I've done some initial searches here and couldn't find an answer that quite fits what I am trying to do here. I have basically inherited this batch script to handle a specific process of copying / moving / manipulating a set of files, and it was recently brought up that it does not work if the batch file is run from a directory that has spaces in it. I've narrowed the problem down to the following block, and cannot find the right way to replace it:

for /r %%f in (*.ext1) do (
  echo %%f
  my_tool.exe %%f %%f.ext2
  del /f /q %%f
)

So basically what should happen here is, my_tool takes two parameters, an input file and an output file. It does some processing to the input file, and outputs it as the same file, but with an additional .ext2 extension to it. (foo.ext1 becomes foo.ext1.ext2)

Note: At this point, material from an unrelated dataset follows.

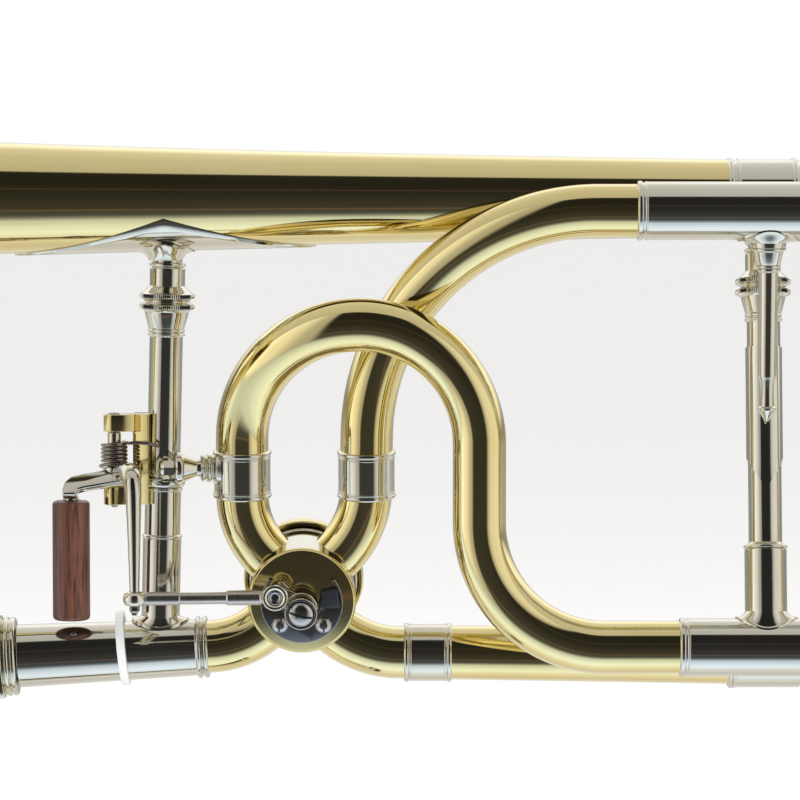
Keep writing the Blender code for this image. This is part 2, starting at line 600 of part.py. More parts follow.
def make_link(swing):
    """The rod carries an eye round the lever's ball and a cup that sits just ahead of the arm's ball."""
    turn = carrier("link_axis", LEVER_BALL, LINK_AXIS, swing)
    eye = [(3.4, 2.0), (3.4, -2.0), (2.75, -2.0), (2.75, 2.0)]
    link = turned("link_rod", "nickel_silver", eye, LEVER_BALL, UP, ring=True, carried_by=turn)
    reach = (LINK_CUP - LEVER_BALL).normalized()
    combine(link, rod("link_bar", "nickel_silver", LEVER_BALL + reach * 3.0, LINK_CUP, 1.9, 8), "UNION")
    cup = rod("link_cup", "nickel_silver", LINK_CUP + Vector((0.0, 1.6, 0.0)),
              LINK_CUP - Vector((0.0, 2.6, 0.0)), 3.3, 10)
    combine(link, cup, "UNION")


# ---------------------------------------------------------------- tuning slides

def make_main_tuning_slide():
    pull = carrier("main_tuning_axis", Vector((LEG_END_X, 0.0, BELL_Z)), REARWARD)
    for name, radius, z in (("tuning_leg_upper", 9.3, BELL_Z), ("tuning_leg_lower", 8.0, GOOSENECK_Z)):
        profile = [(radius, LEG_END_X), (radius, 190.0), (radius - 0.7, 190.0), (radius - 0.7, LEG_END_X)]
        turned(name, "nickel_silver", profile, Vector((0.0, 0.0, z)), REARWARD, sides=16, ring=True,
               carried_by=pull)
    middle = (BELL_Z + GOOSENECK_Z) / 2.0
    bend = arc(LEG_END_X + 1.5, middle, BELL_Z - middle, 90.0, -90.0, 8)
    bend = level([(LEG_END_X + 2.0 * GAP, BELL_Z)] + bend + [(LEG_END_X + 2.0 * GAP, GOOSENECK_Z)])
    tube("tuning_bow", "lacquered_brass", bend, 10.4, 0.8, end_radius=9.0, carried_by=pull)
    low = Vector((290.0, 0.0, GOOSENECK_Z + 8.0 + GAP))
    high = Vector((290.0, 0.0, BELL_Z - 9.3 - GAP))
    span = (high - low).length
    profile = [(5.0, span), (3.6, span - 5.0), (3.6, 5.0), (5.0, 0.0)]
    turned("tuning_bow_brace", "nickel_silver", solid_profile(profile), low, UP, carried_by=pull)


def make_f_tuning_slide():
    pull = carrier("f_tuning_axis", Vector((F_BOW_X, F_PLANE_Y, F_UPPER_Z)), REARWARD)
    middle = (F_UPPER_Z + F_LOWER_Z) / 2.0
    bend = arc(F_BOW_X, middle, F_UPPER_Z - middle, 90.0, -90.0, 8)
    path = level([(160.0, F_UPPER_Z)] + bend + [(160.0, F_LOWER_Z)], F_PLANE_Y)
    tube("f_slide_bow", "nickel_silver", path, 7.2, 0.6, carried_by=pull)


# ---------------------------------------------------------------- handslide

def make_inner_slide():
    swivel = carrier("swivel_axis", on_slide(60.0), BACKWARD)
    player = on_slide(0.0, SLIDE_SPACING)
    barrel = [(6.9, -5.0), (7.0, -64.5), (10.5, -64.8), (10.5, -130.0), (9.2, -130.0), (9.2, -112.0),
              (6.1, -112.0), (6.1, -5.0)]
    turned("bell_side_barrel", "nickel_silver", barrel, Vector(), BACKWARD, sides=16, ring=True,
           carried_by=swivel)
    barrel = [(10.5, -62.0), (10.5, -130.0), (9.2, -130.0), (9.2, -112.0), (6.1, -112.0), (6.1, -62.0)]
    turned("player_side_barrel", "nickel_silver", barrel, player, BACKWARD, sides=16, ring=True,
           carried_by=swivel)
    socket = [(8.9, -16.0), (8.9, -19.0), (8.2, -19.5), (8.2, -61.7), (6.1, -61.7), (6.1, -43.0),
              (7.4, -43.0), (7.4, -16.0)]
    turned("mouthpiece_receiver", "nickel_silver", socket, player, BACKWARD, sides=16, ring=True,
           carried_by=swivel)
    for name, base in (("inner_slide_bell_side", Vector()), ("inner_slide_player_side", player)):
        profile = [(7.2, -112.3), (7.2, -712.0), (6.7, -712.0), (6.7, -112.3)]
        turned(name, "silver_plate", profile, base, BACKWARD, sides=16, ring=True, carried_by=swivel)
    slide_brace("inner_slide_brace", 86.0, 10.5, swivel)
    return swivel


def slide_brace(name, along, tube_radius, carried_by):
    """A grip bar between the two slide tubes, flared at both ends."""
    span = SLIDE_SPACING - 2.0 * (tube_radius + GAP)
    profile = [(6.0, span), (3.8, span - 8.0), (4.6, span * 0.5), (3.8, 8.0), (6.0, 0.0)]
    turned(name, "nickel_silver", solid_profile(profile), on_slide(along, tube_radius + GAP), ACROSS,
           carried_by=carried_by)


def make_lock_ring(swivel):
    player = on_slide(0.0, SLIDE_SPACING)
    spin = carrier("lock_ring_axis", on_slide(124.0, SLIDE_SPACING), BACKWARD, swivel)
    profile = [(12.2, -116.0), (12.2, -129.0), (10.95, -129.0), (10.95, -116.0)]
    turned("slide_lock_ring", "nickel_silver", profile, player, BACKWARD, sides=16, ring=True,
           carried_by=spin)


def make_outer_slide(swivel):
    run = carrier("outer_slide_axis", on_slide(135.0), FORWARD, swivel)
    player = on_slide(0.0, SLIDE_SPACING)
    for name, base in (("outer_slide_bell_side", Vector()), ("outer_slide_player_side", player)):
        profile = [(8.2, -116.0), (8.2, -CROOK_START + GAP), (7.7, -CROOK_START + GAP), (7.7, -116.0)]
        turned(name, "lacquered_brass", profile, base, BACKWARD, sides=16, ring=True, carried_by=run)
    slide_brace("outer_slide_brace", 152.0, 8.2, run)
    half = SLIDE_SPACING / 2.0
    turns = [math.pi * i / 8.0 for i in range(9)]
    bend = [on_slide(CROOK_START + 1.0 + half * math.sin(a), half - half * math.cos(a)) for a in turns]
    bend = [on_slide(CROOK_START)] + bend + [on_slide(CROOK_START, SLIDE_SPACING)]
    tube("slide_crook", "nickel_silver", bend, 8.4, 0.7, carried_by=run)
    tip = CROOK_START + 1.0 + half + 8.4
    profile = [(4.4, -tip - 0.4), (4.4, -tip - 8.4)]
    turned("slide_bumper", "black_rubber", solid_profile(profile), ACROSS * half, BACKWARD,
           carried_by=run)
    return run


def make_water_key(run):
    """A sprung lever whose cork pad covers the drain hole at the crook's tip."""
    half = SLIDE_SPACING / 2.0
    middle = CROOK_START + half
    depth = -8.4 - GAP
    rod("water_key_saddle", "nickel_silver", on_slide(middle, half, depth),
        on_slide(middle, half, depth - 3.0), 3.4, 10, carried_by=run)
    pivot = carrier("water_key_axis", on_slide(WATER_PIVOT, half, depth - 4.6), -ACROSS, run)
    pad = rod("water_key", "nickel_silver", on_slide(middle, half, depth - 3.3 - GAP),
              on_slide(middle, half, depth - 6.0), 3.9, 10, carried_by=pivot)
    bar = rod("key_bar", "nickel_silver", on_slide(middle, half, depth - 4.6),
              on_slide(WATER_PIVOT - 24.0, half, depth - 6.4), 1.5, 8)
    touch = rod("key_touch", "nickel_silver", on_slide(WATER_PIVOT - 26.0, half, depth - 5.4),
                on_slide(WATER_PIVOT - 26.0, half, depth - 7.4), 4.5, 10)
    combine(pad, bar, "UNION")
    combine(pad, touch, "UNION")


def make_mouthpiece(swivel):
    pull = carrier("mouthpiece_axis", on_slide(0.0, SLIDE_SPACING), BACKWARD, swivel)
    profile = [(16.5, 44.0), (19.2, 43.0), (19.4, 40.5), (16.8, 37.0), (13.5, 22.0), (9.4, 10.0),
               (7.3, 2.0), (7.0, -14.0), (6.2, -38.0), (4.8, -38.0), (3.4, 4.0), (4.4, 14.0),
               (9.8, 19.0), (12.2, 29.0), (12.9, 41.5), (14.2, 43.6)]
    turned("mouthpiece", "silver_plate", profile, on_slide(0.0, SLIDE_SPACING), BACKWARD, sides=16,
           ring=True, carried_by=pull)


# ---------------------------------------------------------------- the instrument

clear_scene()
TROMBONE = make_collection("trombone")
TOOLS = make_collection("guides")

make_bell()
make_bell_flange()
make_tuning_sleeves()
make_bell_brace()
make_receiver()
make_lock_nut()
make_valve_body()
make_stops()
make_stop_arm(make_rotor())
make_valve_tubes()
make_f_risers()
make_f_wrap()
make_struts()
make_trigger_hinge()
make_trigger_spring()
make_link(make_trigger())
make_main_tuning_slide()
make_f_tuning_slide()
INNER_SLIDE = make_inner_slide()
make_lock_ring(INNER_SLIDE)
make_mouthpiece(INNER_SLIDE)
make_water_key(make_outer_slide(INNER_SLIDE))
bpy.context.view_layer.update()
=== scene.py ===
import json
import math

import bmesh
import bpy
from mathutils import Matrix, Vector

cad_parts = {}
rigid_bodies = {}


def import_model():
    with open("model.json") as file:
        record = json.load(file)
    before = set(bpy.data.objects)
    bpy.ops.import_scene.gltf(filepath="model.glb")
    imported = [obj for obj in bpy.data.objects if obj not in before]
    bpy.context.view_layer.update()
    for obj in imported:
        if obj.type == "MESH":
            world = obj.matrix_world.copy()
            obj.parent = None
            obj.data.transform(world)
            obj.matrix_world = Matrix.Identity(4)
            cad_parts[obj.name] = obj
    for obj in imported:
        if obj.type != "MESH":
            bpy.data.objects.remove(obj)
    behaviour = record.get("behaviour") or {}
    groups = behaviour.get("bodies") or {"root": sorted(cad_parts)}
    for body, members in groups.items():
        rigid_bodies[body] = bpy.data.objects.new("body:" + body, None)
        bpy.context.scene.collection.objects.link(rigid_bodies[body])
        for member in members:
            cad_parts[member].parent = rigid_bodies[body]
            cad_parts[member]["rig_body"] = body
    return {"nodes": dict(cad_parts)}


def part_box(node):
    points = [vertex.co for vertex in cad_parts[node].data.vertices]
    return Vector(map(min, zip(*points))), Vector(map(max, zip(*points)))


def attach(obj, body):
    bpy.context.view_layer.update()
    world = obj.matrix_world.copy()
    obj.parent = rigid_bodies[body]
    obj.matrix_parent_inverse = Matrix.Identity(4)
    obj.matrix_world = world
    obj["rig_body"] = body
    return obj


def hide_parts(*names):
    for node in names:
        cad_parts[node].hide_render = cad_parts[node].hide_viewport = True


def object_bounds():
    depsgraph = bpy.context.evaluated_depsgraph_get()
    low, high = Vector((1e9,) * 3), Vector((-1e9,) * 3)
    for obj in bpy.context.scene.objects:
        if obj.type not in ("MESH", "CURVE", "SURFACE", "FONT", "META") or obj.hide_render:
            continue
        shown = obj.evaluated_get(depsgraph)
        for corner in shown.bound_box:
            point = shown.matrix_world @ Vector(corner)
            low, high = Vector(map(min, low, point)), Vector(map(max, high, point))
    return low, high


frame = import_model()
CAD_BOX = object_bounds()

MM = 0.001
REARWARD = Vector((1.0, 0.0, 0.0))
UP = Vector((0.0, 0.0, 1.0))
OUTWARD = Vector((0.0, -1.0, 0.0))
SHARP_EDGE = math.radians(38.0)


def low(node):
    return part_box(node)[0] / MM


def high(node):
    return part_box(node)[1] / MM


def middle(node):
    return (low(node) + high(node)) * 0.5


# Driving sizes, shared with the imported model
BELL_RIM_R = 108.0
BELL_RIM_X = low("bell").x + 2.0
BELL_TAIL_X = high("bell").x
BELL_Z = middle("bell").z
BELL_WALL = 0.9
FLARE_LENGTH, FLARE_POWER = 20.7, 0.7
F_TUBE_R, F_WALL = 7.65, 0.7
F_PLANE_Y = middle("f_upper_sleeve").y
F_UPPER_Z = middle("f_upper_sleeve").z
F_LOWER_Z = middle("f_lower_sleeve").z
F_LEFT_X, F_RIGHT_X = 22.4, 58.6
FERRULE_Z, FERRULE_HALF = 52.0, 6.95
LEFT_LOOP = (56.8, 62.2, 34.4)          # centre x, centre z and radius of each bend
LOWER_BEND = (127.5, 39.7, 36.3)
RIGHT_BEND = (125.5, 62.4, 66.8)
GOOSENECK_Z = middle("gooseneck_sleeve").z
WRAP_FRONT_Y = -25.4                   # the left loop runs in front of the other tubes
BRACE_LEAN = 0.024                     # the left-hand brace's top leans back a little
REAR_BRACE_X = 174.0
BOW_BRACE_X = 290.0
VALVE = Vector((39.9, 0.0, 17.9))
VALVE_TILT = math.radians(10.0)
VALVE_R = 15.5
CRANK_ANGLE, CRANK_REACH, LUG_ANGLE = 150.0, 8.6, 135.0
HINGE = Vector((-14.9, -5.0, 0.0))
LEVER_BALL = Vector((-7.65, -30.5, 18.2))
BARREL_AXIS = Vector((-27.5, -6.5, 0.0))
LINK_CUP = Vector((32.5, -26.6, 18.2))
SLIDE_TILT = math.radians(2.83)
SLIDE_SPACING = 88.0
CROOK_START = 716.0
FORWARD = Vector((-math.cos(SLIDE_TILT), 0.0, -math.sin(SLIDE_TILT)))
ACROSS = Vector((math.sin(SLIDE_TILT), 0.0, -math.cos(SLIDE_TILT)))
BACKWARD = -FORWARD
VALVE_FRONT = Vector((0.0, -math.cos(VALVE_TILT), -math.sin(VALVE_TILT)))
VALVE_UP = Vector((0.0, -math.sin(VALVE_TILT), math.cos(VALVE_TILT)))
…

The problem is that %%f does not quote the fully qualified path to the file, so the tool is getting more parameters than it is expecting, and not in the proper formatting. Any suggestions would be greatly appreciated.

Answers


Put paramenters in double quotes, so batch will transmit them to your tool as 2 paramenters:

for /r %%f in (*.ext1) do (
  echo "%%f"
  my_tool.exe "%%f" "%%f.ext2"
  del /f /q "%%f"
)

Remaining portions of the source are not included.